10 Drinks That Might Be Harming The Planet (Slideshow)

After California passed a law stating that beverages containing a carcinogen called 4-methylimidazole be labeled with a cancer warning, most companies ceased using the caramel coloring that contained the chemical. As of the beginning of this year, however, Pepsi still had dangerous levels. The company vowed to fix the problem in America by February, but offered no timeline for the rest of the world. 

Fiji Water

This brand claims to be "carbon negative", but investigative reports claim that just isn't the case. Their bottles are made from Chinese plastic in a diesel-fueled plant.
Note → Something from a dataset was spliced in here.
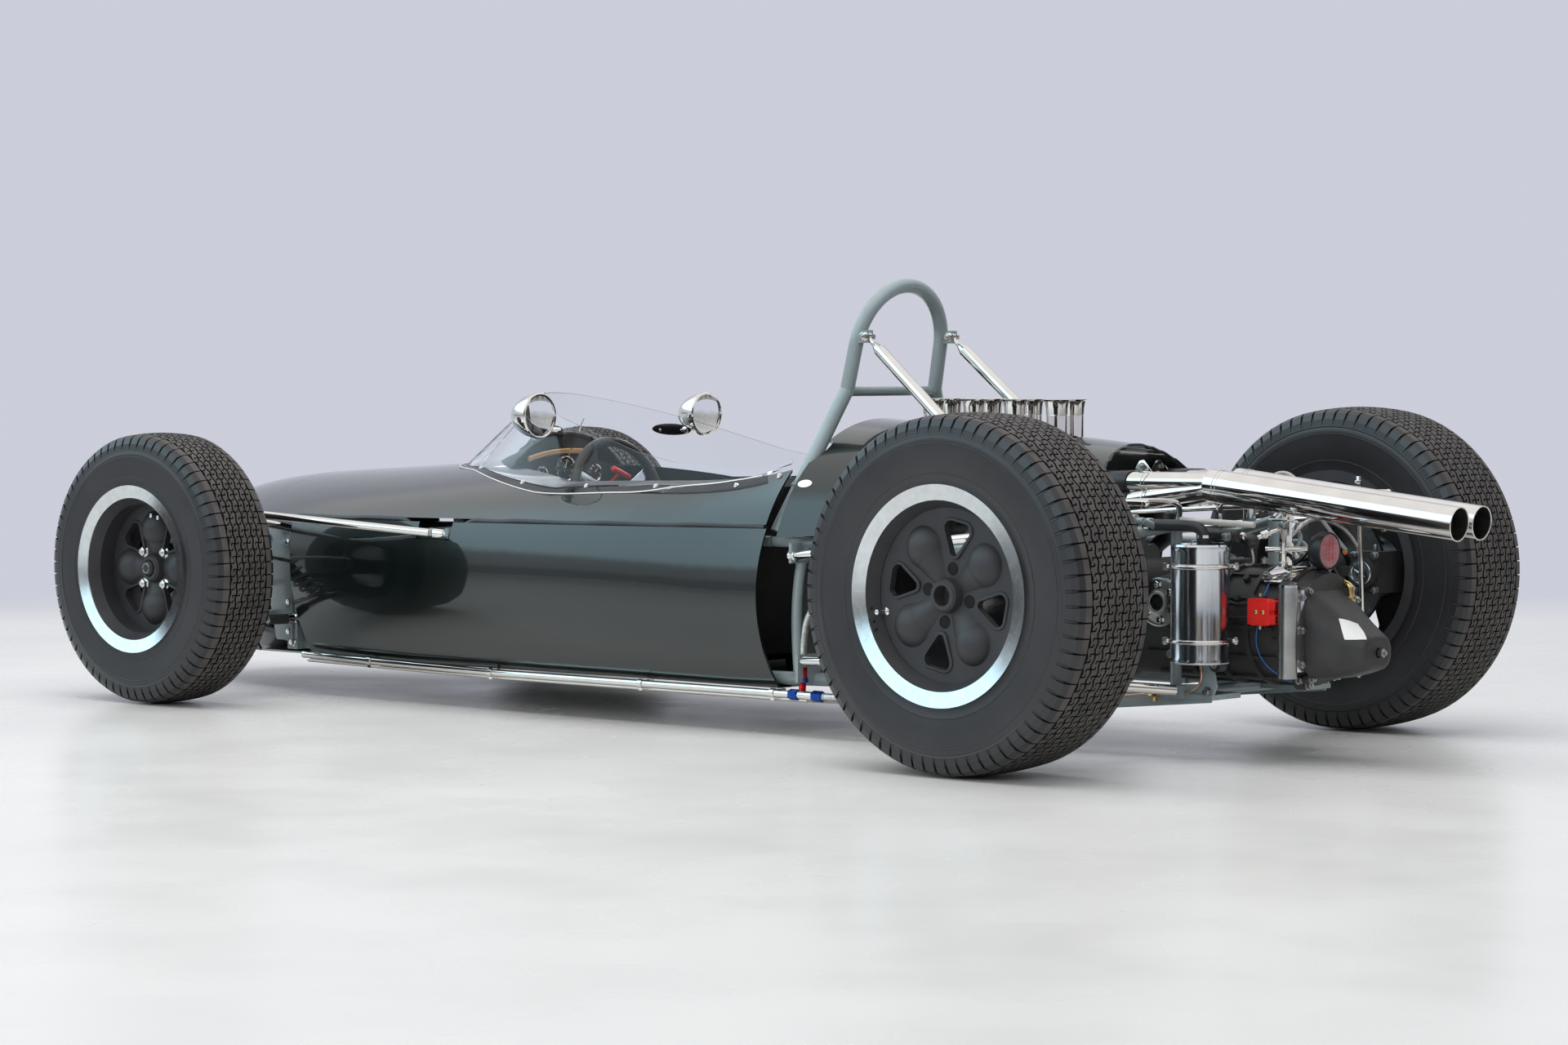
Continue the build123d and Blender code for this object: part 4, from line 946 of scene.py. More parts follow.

More importantly, the company cooperates with Fiji's totalitarian military regime to export water from a country with chronic water shortages, leaving citizens without clean water. 

Keurig

A recent study indicates that 13% of all American offices have Keurig coffee machines. Those little plastic cups are creating an awful lot of waste; in fact, there were enough K-cups consumed in 2011 to circle the globe twice. Unfortunately, those plastic and foil cups are difficult to recycle and most of the time end up going straight to the landfill. 

Coca-Cola

This giant corporation has a number of environmental complaints: from putting pesticides in their Indian products to depleting the water tables around bottling plants throughout Asia and South America. And while in recent years, the company has committed to producing lower emissions in the bottling process, don't let the "plant bottle" logo fool you. The plastic bottles themselves do not biodegrade. 

Nestlé

This giant corporation controls 70% of America's bottled water market, and they have a long history of exploiting small towns to get their product. For example, in British Columbia, the company exploits local law to pump 265 million liters a year of fresh water for free, taking water from the same aquifer the locals depend on and then selling it back to them for gouged prices.   

Starbucks

While the coffee giant has made a recent effort to make all its cups recyclable by 2015, only 8.1% of its coffee is actually fair trade. The rest, reports say, comes from giant coffee farms that often underpay workers and grow sun-cultivated coffee, eliminating plant, insect, and animal diversity. 

Orange Juice

One bottle of orange juice requires 253 gallons water for irrigation and half a gallon of tractor fuel. Plus, there's strong evidence that pasteurization takes many of the nutrients out of the fruit juice. 

Apple Juice

Not to scare you off juice, but a 2011 study found more arsenic in apple juice than the EPA's limit for drinking water. Arsenic is both naturally occurring and the product of burning fossil fuels and pesticide use, so the FDA recently made a move to test apple juice for inorganic arsenic and proposed an action level meant as a threshold for taking dangerous juice out of circulation. 

Bottled Water

Not only do bottled water companies often contribute to worldwide water shortages, the bottles themselves are harmful to the environment. Only about 28% of the 67 million water bottles thrown away each day are recyclable. The rest just end up in landfills or even worse, the ocean.  

Coffee

Don't shoot the messenger! This is hard to hear, seeing as coffee is second only to oil for most traded commodity in the world, but just one cup of coffee uses 1,170 cups of water when you factor in farming of the beans and sugar input.